Very closely related to wonton wrappers are Shanghai wonton skins and gau gee wrappers. These differ by the lack of egg in the dough and have boiling, rather than room temperature water mixed with flour to make the dough. The use of boiling water has a two-fold effect. It helps to develop the gluten present in the flour even more than would be achieved by simply kneading. This results in a silky smooth dough that ends up slightly transparent when steamed. Shanghai wontons skins are mainly used for war tip or pot-sticker dumplings. These are very similar to the Japanese Gyoza. They are exactly the same shape as regular wonton skins, but are slightly paler due to the lack of egg. Gau gee wrappers are used in the eponymous dumpling and other dumplings such as har gua. They are roughly the same size as wonton skins but are round in shape.
Apart from the traditional Chinese uses for wonton wrappers, I have found them to be a handy kitchen-cheat's ingredient for a couple of Western dishes as well.
Firstly, you can use fresh wonton skins to make shortcut ravioli, saving you the effort of making your own pasta. Make a ravioli filling of your choice. Lay out the wonton wrappers on a well floured workbench. Place a little filling onto the centre of a wonton skin. Moisten the edges with a little eggwash (an egg beaten with some water and salt) then top with another wonton skin. Press the edges to expel any air pockets and make a tight seal. You now have a raviolo. Continue until you have many ravioli and cook in plenty of salted boiling water for 3-4 minutes. These can be frozen until required. Cook straight from the freezer, allowing a few extra minutes cooking time.
Another trick is to use crisply fried wonton wrappers as a base for tasty hors d'oeuvre. Simply cut the wonton skins into quarters, then shallow fry a few at a time in plain vegetable oil until they puff up and are golden and crunchy. Drain well and store in an airtight container for up to 3 days. Top these with some smoked salmon or gin cured salmon, a dollop of horseradish cream and a frond of dill. The crispy wontons provide a delightful textural counterpoint.
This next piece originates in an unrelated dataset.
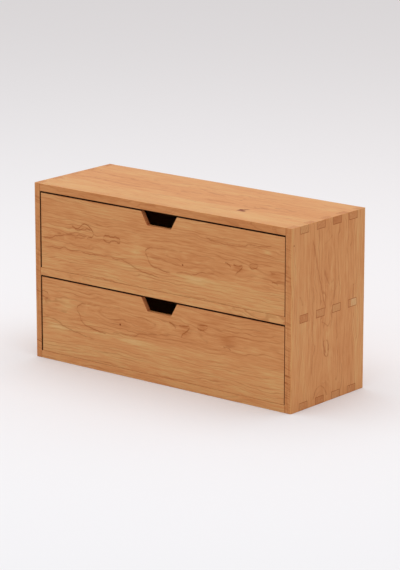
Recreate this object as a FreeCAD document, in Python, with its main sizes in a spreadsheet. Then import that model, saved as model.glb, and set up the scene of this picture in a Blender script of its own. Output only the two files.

Here are a few recipes for wonton fun that you can try at home.
Almost nobody makes wonton wrappers at home, even in China, as they are so cheap and readily available, but if you can't find wonton wrappers or you are a total kitchen masochist, here is a recipe.
- 1 egg
- 6 Tbs (100 ml) water
- 225 g (1/2 lb) plain (all purpose) flour
- extra flour for dusting
Beat the egg and water together. Place the sifted flour into a large bowl and make a well in the center. Pour in the egg mix and mix well with chopsticks. Turn out onto a well floured workbench and knead the dough until it is silky smooth. Wrap in cling film and leave in the refrigerator for half an hour.
You can roll this dough out with a pasta machine. If you own one have a look at how to roll out fresh pasta. Alternatively, roll the dough out, using extra flour until it is as thin as you can possibly get it. Cut into 8 cm (3 in) squares, flour well and cover tightly until ready to use.
Wonton filling (siew mai)
This is an all purpose filling for wonton dumplings. This can be used for steamed dumplings that you would find at yum cha, siew mai, or boiled and added to wonton soup.
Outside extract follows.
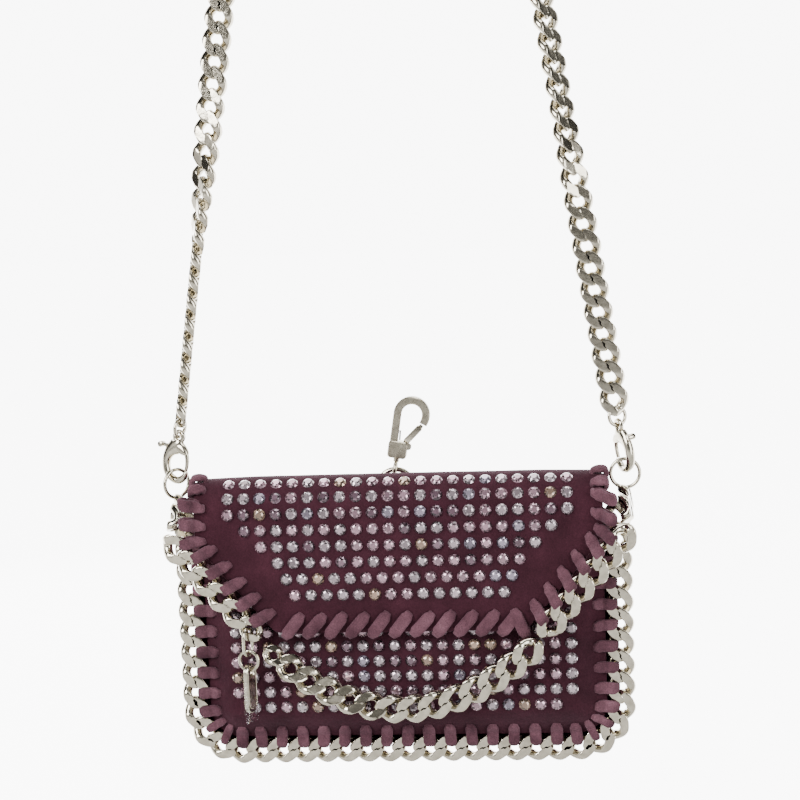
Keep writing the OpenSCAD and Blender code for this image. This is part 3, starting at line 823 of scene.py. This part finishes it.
layer("front_panel_suede", panel_grid(-FRONT_Y, -1, FRONT_TOP, seed=FRONT_WAVES),
      "suede", "front_panel", "stretched", ["edge_chain_curb"], flip=False)
layer("back_panel_suede", panel_grid(BACK_Y, 1, BACK_TOP, -BACK_UNDER_CHAIN, BACK_WAVES, rim=BACK_RIM),
      "suede", "back_panel", "stretched", ["edge_chain_curb"])
bend_with_flap(layer("flap_suede", flap_grid(), "suede", "flap", "folded", ["back_panel_suede"], body=None))
layer("front_lining_twill", panel_grid(-FRONT_Y - UNDER, -1, FRONT_TOP - 1, LINING_INSET, FRONT_WAVES),
      "lining", "front_lining", "laid", ["front_panel_suede"], flip=False)
layer("back_lining_twill",
      panel_grid(BACK_Y - UNDER, 1, BACK_TOP, LINING_INSET, BACK_WAVES, rim=BACK_RIM - UNDER),
      "lining", "back_lining", "laid", ["back_panel_suede"])
bend_with_flap(layer("flap_lining_twill", flap_grid(FLAP_LINING_INSET, UNDER_FLAP),
                     "lining", "flap_lining", "folded", ["flap_suede"], body=None))


def card_pocket():
    """A cloth pocket on the back lining: bound top edge, rounded corners, a slight gape."""
    wide, low, high = 46.0, 14.3, 62.3
    columns, rows = 41, 22
    u = np.linspace(-1, 1, columns)
    v = np.repeat(np.linspace(0, 1, rows)[:, None], columns, 1)
    x = u * (wide - 1.2 * (1 - np.minimum(v * 6, 1)) ** 2)
    z = low + (high - low) * v
    gape = 0.55 * v * (1 - (x / wide) ** 2) ** 0.7
    y = BACK_Y - SUEDE_T - LINING_T - 0.45 - gape
    grid = np.stack([x, y, z], 2)
    shape = Shape()
    shape.add(*thick_grid(grid, LINING_T, flip=False, edge=0.1))
    obj = shape.piece("card_pocket_twill", LINING, "wallet", ["card_pocket"])
    binding = Shape()
    binding.add(*sweep(np.stack([x[-1], y[-1] + 0.25, z[-1]], 1), circle(0.55, 8, 1.3)))
    binding.piece("card_pocket_binding", LINING, "wallet")
    cloth(obj, grid, "laid", ["back_lining_twill"])


card_pocket()

# ---- build: chains ----

edge_centres = in_order(middles("edge_chain"), (-64, 0, 80))
chain("edge_chain", "wallet", edge_centres, (0, -1, 0))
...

Drain the mushrooms and squeeze out the excess water. Remove the stem and discard as it is inedible. Finely slice the caps and place in a large bowl. Finely chop the prawns and add to the bowl along with all the remaining ingredients. Mix very thoroughly with your hands to combine the flavours and make the filling a little sticky.
Place a little of the filling into the centre of a wonton wrapper. Moisten the edges with a little water and gather up the sides to form a little parcel. Press well to make a tight seal. Continue until you run out of wontons or filling. These can be place in an oiled steamer and steamed for 10 minutes, or until cooked through. Serve with some Chinese black or red rice vinegar mixed with a little grated ginger, or simply soy sauce.
This has to be one of the most wholesome and nourishing soups on the planet. It is the essence of simplicity. A clear, flavoursome chicken broth enlivened with slippery wontons. Garnished simply with sliced green onions and a few drops of sesame oil. The whole is way beyond the sum of its parts.
- 1 kg (2 lb) chicken bones
- 3 litres water
- 1/2 bunch green onions (scallions), chopped
- 5 cm piece of ginger, sliced
- 10 black peppercorns
- 250 ml (1 cup) shaoxing rice wine
- 30 wontons (siew mai) from the above recipe
- 1/2 cup green onions, finely sliced
- 1 tsp sesame oil
- 1 Tbs sea salt
- Soy sauce
Wash the chicken bones thoroughly. Place in a stock pot with the water, 1/2 bunch of green onions, ginger, wine and peppercorns. Bring to the boil, then reduce the heat to a gentle simmer. Cook for 1 hour, then strain into a large container. Discard the bones. Cool the stock and place in the refrigerator overnight. Next day skim off the fat that has risen to the surface and strain the soup again through your finest sieve. Bring to the simmer and season with the sea salt and some soy sauce to taste.
Bring another pot of water to the boil and cook the wontons for 4-5 minutes. Lift out and divide between 6 warm bowls. Cover with the hot soup and scatter over the sliced green onions and a few drops of sesame oil.
¹ Thanks to gak for informing me that huntun does not mean chaos at all - it simply refers to the wonton itself. My research was off regarding the ancestor of the Han Chinese as well. This was either pangu or huangdi. Thanks also to gak for corrections to my Mandarin characters.